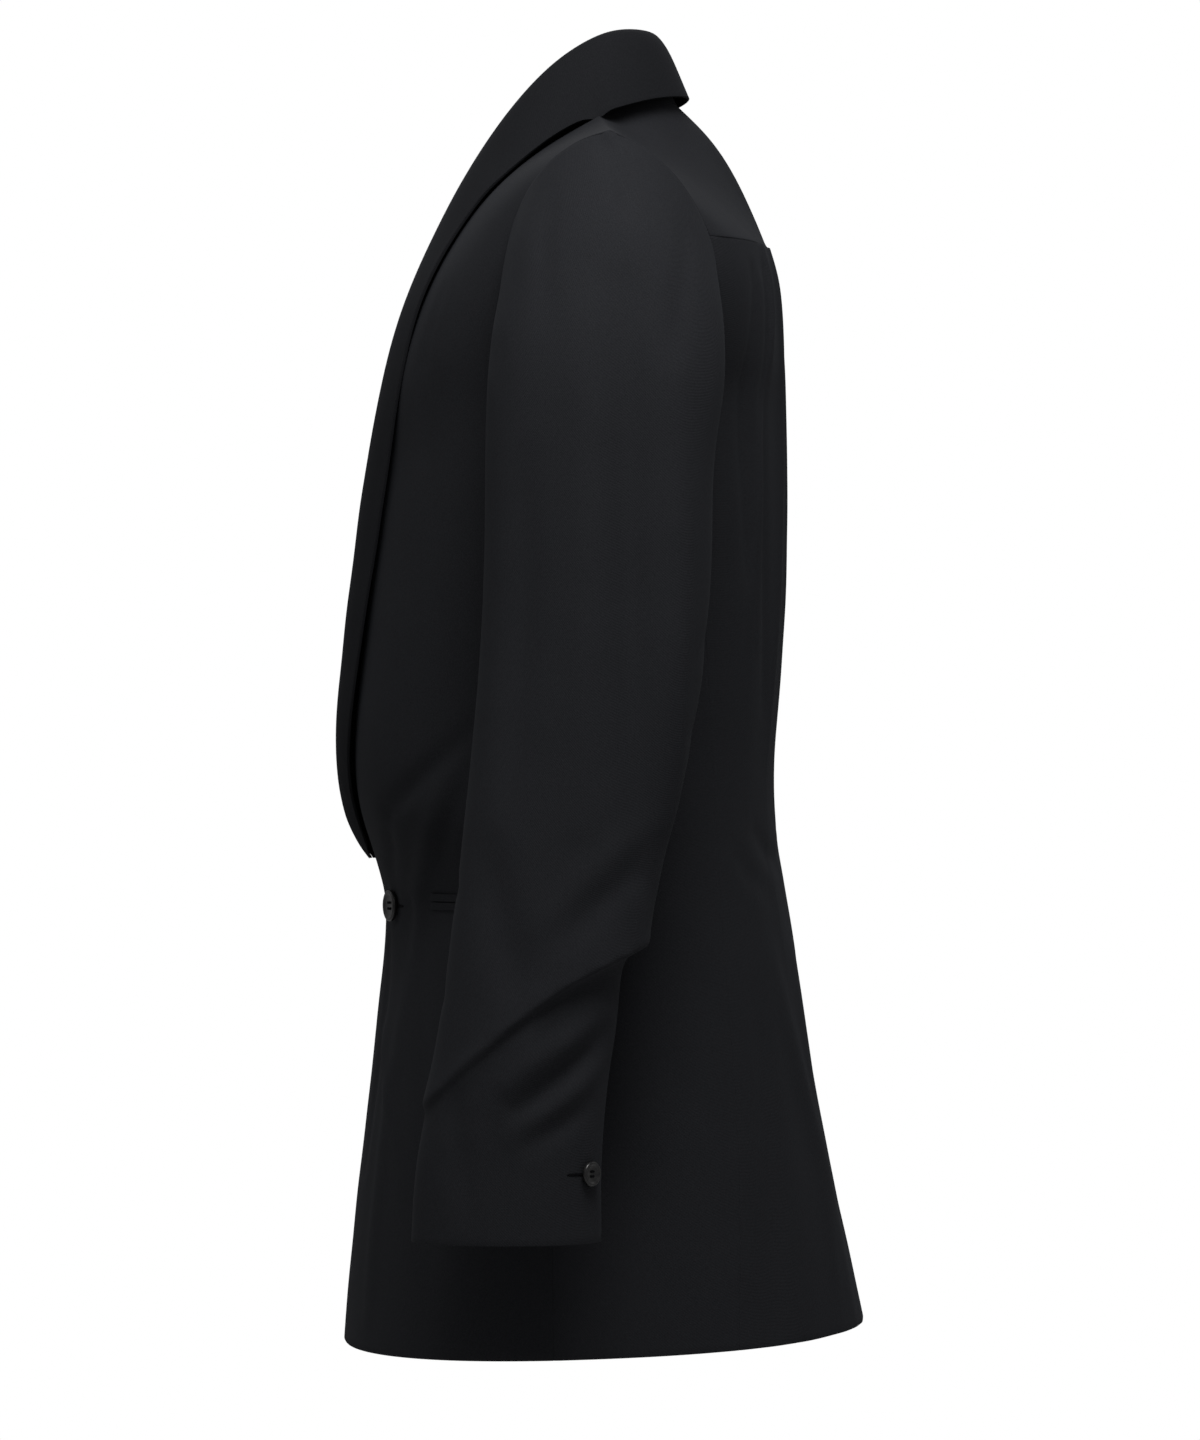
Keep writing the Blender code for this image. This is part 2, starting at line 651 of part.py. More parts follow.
def add_piece(name, shape, colour, roughness):
    bmesh.ops.recalc_face_normals(shape, faces=shape.faces)
    mesh = bpy.data.meshes.new(name)
    shape.to_mesh(mesh)
    shape.free()
    mesh.shade_smooth()
    mesh.set_sharp_from_angle(angle=math.radians(SHARP_ANGLE))
    piece = bpy.data.objects.new(name, mesh)
    piece.data.materials.append(finish(name, colour, roughness))
    bpy.context.scene.collection.objects.link(piece)
    return piece


def tuck_right_front(skin):
    """The right front lies under the left one where they close."""
    x = skin[..., 0]
    closed = np.clip((CLOSED_FROM - skin[..., 2]) / CLOSED_FADE, 0.0, 1.0)
    near = np.clip((OVERLAP_REACH - x) / OVERLAP_REACH, 0.0, 1.0)
    skin = skin.copy()
    skin[..., 1] += OVERLAP_DEPTH * near ** TUCK_FADE * np.where(x < OVERLAP_REACH, 1.0, 0.0) * closed
    return skin


def make_body():
    front = front_skin(np.linspace(0.0, 1.0, FRONT_COLUMNS))
    inward = inward_of(front, -1.0)
    inward[-1] = (0.0, 0.0, -1.0)
    front_seam_inward = inward[:len(BODY_LEVELS) + 1, -1]
    piece = wall("front_left", front, inward)
    right = tuck_right_front(front)
    inward = inward_of(right, -1.0)
    inward[-1] = (0.0, 0.0, -1.0)
    wall("front_right", right * MIRROR, inward * MIRROR)

    plain = half_back_skin(pleated=False)
    pleated = half_back_skin(pleated=True)
    inward = inward_of(plain, 1.0)
    inward[:, 0, 0] = 0.0
    level_edge(inward, -1)
    back_seam_inward = inward[:len(BODY_LEVELS) + 1, -1]
    whole = np.concatenate((pleated[:, ::-1] * MIRROR, pleated[:, 1:]), axis=1)
    whole_inward = np.concatenate((inward[:, ::-1] * MIRROR, inward[:, 1:]), axis=1)
    wall("back", whole, whole_inward)

    side = side_skin(np.linspace(0.0, 1.0, SIDE_COLUMNS))
    inward = inward_of(side, -1.0)
    inward[:, 0] = front_seam_inward
    inward[:, -1] = back_seam_inward
    wall("side_left", side, inward)
    wall("side_right", side * MIRROR, inward * MIRROR)

    yoke = yoke_skin(YOKE_ROWS, YOKE_COLUMNS)
    inward = inward_of(yoke, 1.0)
    inward[-1, YOKE_COLUMNS // 2:] = (0.0, 0.0, -1.0)
    inward[:, 0, 0] = 0.0
    level_edge(inward, 0)
    whole = np.concatenate((yoke[:, ::-1] * MIRROR, yoke[:, 1:]), axis=1)
    whole_inward = np.concatenate((inward[:, ::-1] * MIRROR, inward[:, 1:]), axis=1)
    yoke = wall("yoke", whole, whole_inward)
    return piece, yoke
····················
» **WRITTEN REQUEST**
Every line of the data above should be copied exactly.

» **TASK ANSWER**
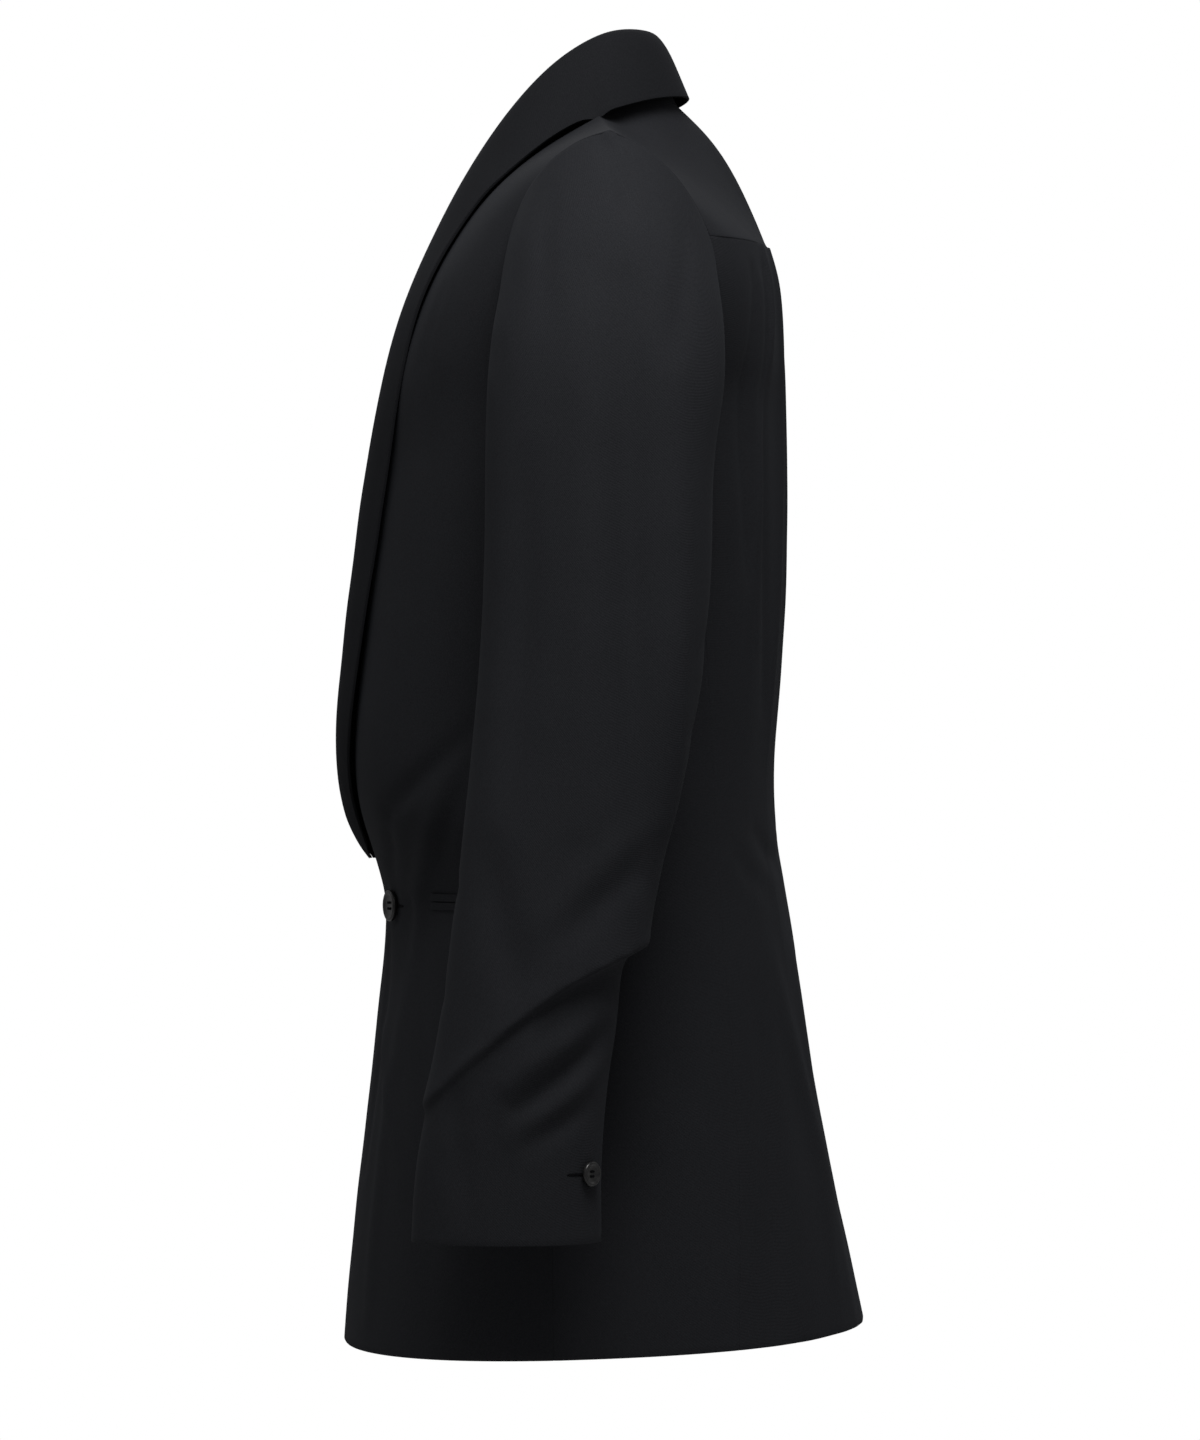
Keep writing the Blender code for this image. This is part 2, starting at line 651 of part.py. More parts follow.
def add_piece(name, shape, colour, roughness):
    bmesh.ops.recalc_face_normals(shape, faces=shape.faces)
    mesh = bpy.data.meshes.new(name)
    shape.to_mesh(mesh)
    shape.free()
    mesh.shade_smooth()
    mesh.set_sharp_from_angle(angle=math.radians(SHARP_ANGLE))
    piece = bpy.data.objects.new(name, mesh)
    piece.data.materials.append(finish(name, colour, roughness))
    bpy.context.scene.collection.objects.link(piece)
    return piece


def tuck_right_front(skin):
    """The right front lies under the left one where they close."""
    x = skin[..., 0]
    closed = np.clip((CLOSED_FROM - skin[..., 2]) / CLOSED_FADE, 0.0, 1.0)
    near = np.clip((OVERLAP_REACH - x) / OVERLAP_REACH, 0.0, 1.0)
    skin = skin.copy()
    skin[..., 1] += OVERLAP_DEPTH * near ** TUCK_FADE * np.where(x < OVERLAP_REACH, 1.0, 0.0) * closed
    return skin


def make_body():
    front = front_skin(np.linspace(0.0, 1.0, FRONT_COLUMNS))
    inward = inward_of(front, -1.0)
    inward[-1] = (0.0, 0.0, -1.0)
    front_seam_inward = inward[:len(BODY_LEVELS) + 1, -1]
    piece = wall("front_left", front, inward)
    right = tuck_right_front(front)
    inward = inward_of(right, -1.0)
    inward[-1] = (0.0, 0.0, -1.0)
    wall("front_right", right * MIRROR, inward * MIRROR)

    plain = half_back_skin(pleated=False)
    pleated = half_back_skin(pleated=True)
    inward = inward_of(plain, 1.0)
    inward[:, 0, 0] = 0.0
    level_edge(inward, -1)
    back_seam_inward = inward[:len(BODY_LEVELS) + 1, -1]
    whole = np.concatenate((pleated[:, ::-1] * MIRROR, pleated[:, 1:]), axis=1)
    whole_inward = np.concatenate((inward[:, ::-1] * MIRROR, inward[:, 1:]), axis=1)
    wall("back", whole, whole_inward)

    side = side_skin(np.linspace(0.0, 1.0, SIDE_COLUMNS))
    inward = inward_of(side, -1.0)
    inward[:, 0] = front_seam_inward
    inward[:, -1] = back_seam_inward
    wall("side_left", side, inward)
    wall("side_right", side * MIRROR, inward * MIRROR)

    yoke = yoke_skin(YOKE_ROWS, YOKE_COLUMNS)
    inward = inward_of(yoke, 1.0)
    inward[-1, YOKE_COLUMNS // 2:] = (0.0, 0.0, -1.0)
    inward[:, 0, 0] = 0.0
    level_edge(inward, 0)
    whole = np.concatenate((yoke[:, ::-1] * MIRROR, yoke[:, 1:]), axis=1)
    whole_inward = np.concatenate((inward[:, ::-1] * MIRROR, inward[:, 1:]), axis=1)
    yoke = wall("yoke", whole, whole_inward)
    return piece, yoke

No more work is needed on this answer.